Doktorların meslek örgütünün ba­şında Türk” var. Kaldıralım. Avukat­ların meslek örgütünün de ilk kelimesi “Türk”.
Onu da kaldıralım.
Doktorlar kendilerini temsil etsin diye kurulmuş sivil örgütlerinin başına “Türk” yazmayı şeref kabul etmişler. Demek ki, Türk olmakla bir sıkıntıları, sorunları, dertleri yok. Avukatlar da aynısını yapmışlar. Onlar da ”Türk” ke­limesinden onur duymuşlar ki, bugüne kadar taşımışlar.
Siz şimdi ne yapıyorsunuz?
Türk’ten Türk adını alıyorsunuz.
Hakkınız var mı?
Var.
Bunların örgütlerinin başına “Türk” kelimesi koymaları Bakanlar Kurulu kararıyla mümkün oldu. Şimdi Bakan­lar Kurulu toplanır, “senin ismine yazdığın Türk kelimesini kaldırı­yorum” diye karar alır.
Bu hakkı var.
Evet!
Şekil olarak var.
Ben verdim.
Ben aldım.
Dersin.
Kitabına uyar.

* * *

Ama sadece kitabına uyar!
Kalemi, kararı boşlukta kalır.
Çünkü doktorlar ve avukatlar da diyorlar ki, “Türk olmakla biz şeref ve gurur duymaktayız, ‘Türk ifadesi’, bizim örgütlerin adında yazılı ama ‘Türk kelimesi’ de hal­kın yüreğinde yazılı, tabelamız­dan söküp atsan da yüreğimizden kazıyıp atamazsın...”
Atarım.
Peki niçin?
Şunun için: Bu örgütler tek taraflı davranıyorlar.
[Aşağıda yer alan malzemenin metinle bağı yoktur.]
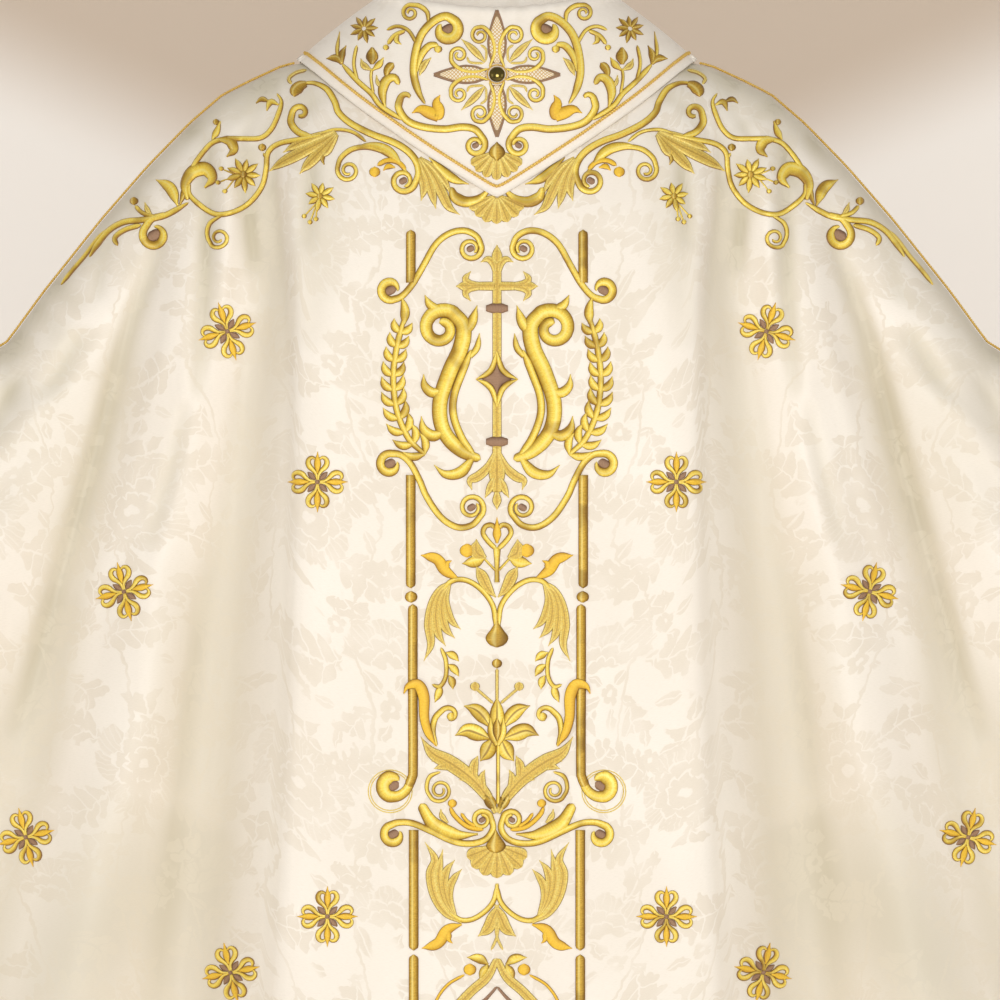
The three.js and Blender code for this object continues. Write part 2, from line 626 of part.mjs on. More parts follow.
// Single motifs down the middle of the band
const starOutline = roundOutline(16, (a) => 9 + 13 * Math.pow(Math.abs(Math.cos(2 * a)), 3) * (Math.abs(Math.sin(a)) > 0.8 ? 1.3 : 1));
const lilyOutline = roundOutline(24, (a) => 14 + 19 * Math.pow(Math.abs(Math.cos(3 * (a - 0.52))), 2));
const dropOutline = roundOutline(10, (a) => (Math.abs(a - Math.PI / 2) < 0.4 ? 15 : 8.5));
const shellOutline = roundOutline(20, (a) => (a > 3.3 && a < 6.1 ? 24 + 4 * Math.cos(10 * a) : 8));
const bandMotifs = [
  { name: 'band_cross', z: -197, outline: crossOutline([33, 34, 33, 46], 3.6) },
  { name: 'band_star', z: -277, outline: starOutline },
  { name: 'band_drop', z: -497, outline: dropOutline },
  { name: 'band_lily', z: -573, outline: lilyOutline },
  { name: 'band_shell', z: -684, outline: shellOutline },
];
for (const { name, z, outline } of bandMotifs) {
  add(name, stitchedMotif(frontFacets, 0, z, outline), goldThread);
}

// The four-petalled flowers sprinkled over the front
const flowers = [
  { name: 'chest', x: 232, z: -236 },
  { name: 'waist', x: 155, z: -366 },
  { name: 'side', x: 322, z: -460 },
  { name: 'sleeve', x: 408, z: -674 },
  { name: 'hip', x: 145, z: -738 },
  { name: 'skirt', x: 229, z: -788 },
  { name: 'skirt_side', x: 325, z: -905 },
  { name: 'hem', x: 150, z: -1080 },
];
const petals = (a) => flowerRadius * (0.62 + 0.38 * Math.abs(Math.cos(2 * a)));
for (const { name, x, z } of flowers) {
  for (const hand of [-1, 1]) {
    const outline = roundOutline(16, petals, hand * 0.2);
    add(`flower_${name}_${hand < 0 ? 'left' : 'right'}`, stitchedMotif(frontFacets, hand * x, z, outline), goldThread);
  }
}

export default chasuble;
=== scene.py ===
import math
import bmesh
import bpy
import numpy as np
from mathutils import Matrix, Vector
from mathutils.bvhtree import BVHTree


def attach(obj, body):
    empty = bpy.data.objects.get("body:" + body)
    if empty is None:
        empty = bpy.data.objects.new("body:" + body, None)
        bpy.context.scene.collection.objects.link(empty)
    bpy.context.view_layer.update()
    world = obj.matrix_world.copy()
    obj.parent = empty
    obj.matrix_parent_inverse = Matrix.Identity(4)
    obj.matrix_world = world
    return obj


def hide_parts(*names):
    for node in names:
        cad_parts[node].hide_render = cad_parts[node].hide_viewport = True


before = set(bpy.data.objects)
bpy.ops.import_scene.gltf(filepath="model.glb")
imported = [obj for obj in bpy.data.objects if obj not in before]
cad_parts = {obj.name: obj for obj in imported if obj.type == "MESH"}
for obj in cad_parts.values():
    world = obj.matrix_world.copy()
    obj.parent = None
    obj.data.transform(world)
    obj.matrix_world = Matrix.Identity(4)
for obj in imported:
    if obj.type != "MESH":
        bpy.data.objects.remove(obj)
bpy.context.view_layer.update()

mm = 0.001

# Drape: the same tables as the solids have, in millimetres. A row is one line of the drape, from the
# middle out.
shoulderLine = np.array([  # distance out, height, forward place
    (0, 14, 0), (90, 9, 0), (158, 2, 0), (186, -4, 0), (214, -17, 0), (238, -29, 0), (267, -54, 0),
    (303, -91, 0), (343, -137, -2), (393, -200, -6), (425, -244, -9), (449, -259, -12), (520, -304, -20),
    (600, -356, -28), (650, -392, -32), (680, -424, -34)], dtype=float)
drapeColumns = ("topX", "hemX", "hemZ", "bend", "reach", "drop", "out")
frontDrape = np.array([
    (0, 0, -1250, 1.0, 150, 300, 0),
    (84, 112, -1247, 1.0, 150, 300, 3),
    (150, 212, -1232, 1.0, 144, 285, 12),
    (190, 316, -1194, 1.15, 112, 235, -40),
    (240, 438, -1124, 1.3, 98, 190, 24),
    (295, 560, -1022, 1.35, 80, 140, -38),
    (372, 640, -902, 1.35, 68, 105, 24),
    (465, 682, -800, 1.3, 62, 85, -24),
    (570, 697, -715, 1.2, 58, 75, 16),
    (680, 700, -640, 1.0, 52, 65, 0)], dtype=float)
backDrape = np.array([
    (0, 0, -1272, 1.0, 96, 200, 16),
    (84, 112, -1268, 1.0, 100, 200, -16),
    (150, 216, -1250, 1.0, 104, 200, 24),
    (190, 318, -1208, 1.15, 94, 190, -32),
    (240, 438, -1134, 1.3, 84, 165, 26),
    (295, 560, -1030, 1.35, 72, 130, -34),
    (372, 640, -908, 1.35, 64, 105, 22),
    (465, 682, -804, 1.3, 60, 85, -24),
    (570, 697, -717, 1.2, 56, 75, 14),
    (680, 700, -640, 1.0, 50, 65, 0)], dtype=float)

clothCare = {
    "thickness": 1.5,         # of the shown cloth, mm
    "columns": 248,           # across a panel
    "rows": 158,              # down a panel
    "wrinkle": 1.0,           # how strongly the small creases show, 0 to 2
    "neckHalfWidth": 158,
    "seamGap": 0.3,
}
sheets = {
    "front": {"side": -1, "drape": frontDrape, "vee": 121, "flare": 34},
    "back": {"side": 1, "drape": backDrape, "vee": 62, "flare": 62},
}

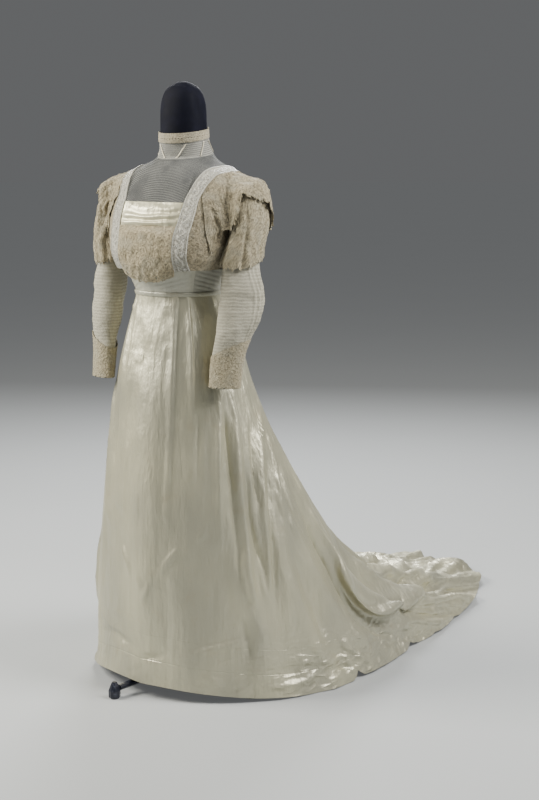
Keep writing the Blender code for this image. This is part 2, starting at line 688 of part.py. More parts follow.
def sleeve_rings(turn):
    """Points of the left sleeve's rings, from the armhole to the wrist, at angles round the arm.

    0 degrees is the top or outside of the arm, 90 its back and -90 its front.
    """
    t = np.radians(turn)
    y = ARMHOLE_Y + ARMHOLE_DEPTH * np.sin(t)
    z = ARMHOLE_Z + ARMHOLE_HEIGHT * np.cos(t)
    half_width, centre, half_depth, roundness = body_section(z)
    x = half_width * (1 - np.abs((y - centre) / half_depth) ** roundness) ** (1 / roundness)
    rings = [np.stack([x + OFF_FORM, y, z], axis=-1)]
    px, pz = ARMPIT
    for tilt, near, far, half, py in SLEEVE_HEAD:
        a = math.radians(tilt)
        reach = (far + near) / 2 + (far - near) / 2 * np.cos(t)
        ring = [px + math.sin(a) * reach, py + half * np.sin(t), pz + math.cos(a) * reach]
        rings.append(np.stack(ring, axis=-1))
    for height, cx, cy, broad, thin, direction in SLEEVE_ARM:
        a = math.radians(direction)
        along = np.array([math.cos(a), math.sin(a)])
        across = np.array([-math.sin(a), math.cos(a)])
        plan = np.stack([np.cos(t), np.sin(t)], axis=-1)
        spot = broad * (plan @ along)[:, None] * along + thin * (plan @ across)[:, None] * across
        rings.append(np.stack([cx + spot[:, 0], cy + spot[:, 1], np.full(len(turn), height)], axis=-1))
    return np.stack(rings)


def sleeve_surface(turn, row):
    """Sleeve points between its rings; turn and row are grids of the same shape."""
    every = np.stack([sleeve_rings(line) for line in turn])
    out = np.empty(turn.shape + (3,))
    knots = np.arange(every.shape[1])
    for i in range(turn.shape[0]):
        for j in range(turn.shape[1]):
            out[i, j] = [float(pchip(knots, every[i, :, j, k], row[i, j])) for k in range(3)]
    return out


SLEEVE_ROWS = np.array([0.0, 0.5, 1.0, 1.5, 2.0, 3.0, 4.0, 5.0, 6.0, 7.0, 8.0, 9.0, 10.0, 11.0])
WRIST_ROW = 11.0


# The shoulder cape lies from the strap over the armhole onto the sleeve. Its columns round the sleeve head,
# its rows on the body (share of the way from the strap to the armhole) and on the sleeve, and its hem:
# angle, sleeve row of the hem
CAPE_TURN = np.array([-112, -106, -98, -86, -74, -62, -50, -38, -24, -8, 8, 24, 40, 56, 72, 88, 104, 124.0])
CAPE_ON_BODY = np.array([0.12, 0.55, 1.0])
CAPE_OFF_BODY = np.array([3.5, 6.0, 5.8]) * MM
CAPE_ON_SLEEVE = np.array([0.0, 0.22, 0.5, 1.0])
CAPE_FIRST_ROW = 0.5
CAPE_HEM = [
    (-98, 2.90),
    (-85, 2.45),
    (-70, 2.10),
    (-58, 1.55),
    (-50, 1.45),
    (-35, 1.75),
    (-10, 2.05),
    (20, 2.50),
    (40, 3.20),
    (70, 3.40),
    (100, 3.40),
    (124, 3.70),
]
CAPE_STRAP_REACH = 0.42  # place along the strap where the cape's front and back corners are
CAPE_LIFT = 6.2 * MM
CAPE_SWELL = 2.0 * MM
CAPE_CLEAR = 4.2 * MM  # over the lace sleeve
# Its front columns hang over the bodice: y and height of their ends; the first is a pointed tail
CAPE_FRONT = [
    (-0.080, 1.100),
    (-0.068, 1.150),
]
CAPE_FRONT_JOIN = (0.25, 0.5, 0.75)  # columns between these and the rest, as shares of the way
CAPE_FRONT_SHARE = np.array([0.04, 0.16, 0.30, 0.45, 0.62, 0.80, 1.0])

# The lace sleeve under it, from a seam on the net sleeve to its own hem
LACE_SLEEVE_TURN = np.linspace(-145, 145, 19)
LACE_SLEEVE_SHARE = np.array([0.0, 0.14, 0.32, 0.5, 0.75, 1.0])
LACE_SLEEVE_TOP = 1.25
SEWN_ON = 2.9 * MM  # its sewn edge stands this far off the sleeve's inner face
LACE_SLEEVE_LIFT = 4.2 * MM
LACE_SLEEVE_SWELL = 5.2 * MM


def build_sleeve(finish):
    """Tucked net sleeves with lace cuffs, and the two lace tiers over the upper arm."""
    turn = np.arange(16) * 22.5
    mesh_turn, mesh_row = np.meshgrid(turn, SLEEVE_ROWS)
    grid = sleeve_surface(mesh_turn, mesh_row)
    ripple = 1.3 * MM * np.sin(mesh_row * 3.3 + np.radians(mesh_turn) * 2) * ease((mesh_row - 5) / 2)
    ripple *= ease((10.5 - mesh_row) / 1.5)
    side = -normals(grid, True)
    grid = grid + side * ripple[..., None]
    inner, outer = grid + side * 0.0, grid + side * NET

    # The cuff lies on the sleeve's own facets; its upper edge rises to a point on the outside
    start = 9.92 - 0.85 * (np.cos(np.radians(turn - 20)) + 1) / 2
    index = np.searchsorted(SLEEVE_ROWS, start, side="right") - 1
    share = (start - SLEEVE_ROWS[index])[:, None]
    pick = np.arange(len(turn))
    tip = outer[index, pick] * (1 - share) + outer[index + 1, pick] * share
    tip_side = side[index, pick] * (1 - share) + side[index + 1, pick] * share
    cuff_in = np.stack([tip, outer[-2], outer[-1]]) + np.stack([tip_side, side[-2], side[-1]]) * 0.7 * MM
    cuff_out = cuff_in + np.stack([tip_side, side[-2], side[-1]]) * LACE

    upper = shoulder_cape()
    lower = lace_sleeve()
    upper_holes = {(5, c) for c in (5, 7, 9)}
    flip = np.array([-1.0, 1.0, 1.0])
    for name, sign in (("left", np.ones(3)), ("right", flip)):
        wall(f"sleeve_{name}", inner * sign, outer * sign, finish["net"], closed=True)
        wall(f"cuff_{name}", cuff_in * sign, cuff_out * sign, finish["lace"], closed=True)
        wall(f"lace_tier_upper_{name}", upper[0] * sign, upper[1] * sign, finish["lace"], holes=upper_holes)
        wall(f"lace_tier_lower_{name}", lower[0] * sign, lower[1] * sign, finish["lace"])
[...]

Bildiri yazıp açıklıyorlar. Barış diyorlar. Ordumuz şehit vermek­te. Bütün Türkiye tek ses oldu, halk ordumuzu desteklemekte bunlar ise bizim söylediğimiz sözlerin dışında gö­rüşler açıklamaktalar.
Siz kimsiniz?
Bizi Türk Milleti seçti.
Onları da seçenler Türk.
Başında “Türk” kelimesi bulu­nan Türk Tabipleri Birliği ve başın­da “Türk” kelimesi bulunan Türkiye Barolar Birliği’nin milyonlara ulaşan üyelerinin de nüfus kağıtlarında“­Türkiye Cumhuriyeti Vatandaşı­dır” diye yazıyor.

* * *

Onları da TC vatandaşı seçmiş.
Siz şimdi onlara dönüp; “Ben senden daha çok Türküm” deme hakkını nereden, nasıl almaktasınız? Bırakın onlar da düşüncelerini açıkla­sınlar.
Yel, kayadan ne koparır.
Eni konu bir düşünce.
Türk Tabipleri Birliği ile Türk Ba­rolar Birliği yöneticileri düşüncelerini açıklar açıklamaz, 81 milyon halk, hep birlikte onların safına mı geçti, destek gösterileri mi yapıldı?
Hayır.
Yanlış diyenler çok oldu.
Doğru diyenler de oldu.
Düşünce, düşüncede kaldı.
Düşünceden korkacaksak; Türk’ün adını dünyaya nasıl “her düşünceye saygılı insanlardır, demokrasiyi içlerine sindirmiş kişileri bulurlar ve Cumhurbaşkanı, Başbakan, bakan, parti başkanı, milletvekili olarak seçerler” diye anlatacaksınız? Her gittiğiniz dış gezide; Amerika’da, Avrupa’da, Asya’da, Afrika’da, Çin’de, Hindistan’da;“Biz Türk halkının öz­gür ve tarafsız seçimlerde seçtiği kişileriz, biz her türlü düşünceye açık insanlarız” diyorsunuz ya...
Ağzınız ak söylüyor.
Yaptığınız kara.
Çelişkiye düşmektesiniz.
“Tutarsız” damgası yiyeceksiniz.

* * *

Seçilmişim diyen adam.
Demokratım diyen adam.
Hoşgörülüyüm diyen adam.
Cesurum diyen adam.
Bölünmeyelim, diyen adam.
Bir olalım, diri olalım diyen adam.
Uzlaşan akıldan yanayım diyen adam.
Çatışan öfkelere karşıyım diyen adam.
Herkesin Reis’iyim diyen adam.
Bir doktordan...
Bir avukattan...
Düşüncesini açıkladı diye korkar mı? Türk’ün adını yüceltmek isteyen adam, Türk’ den Türk adını atmaya kalkar mı?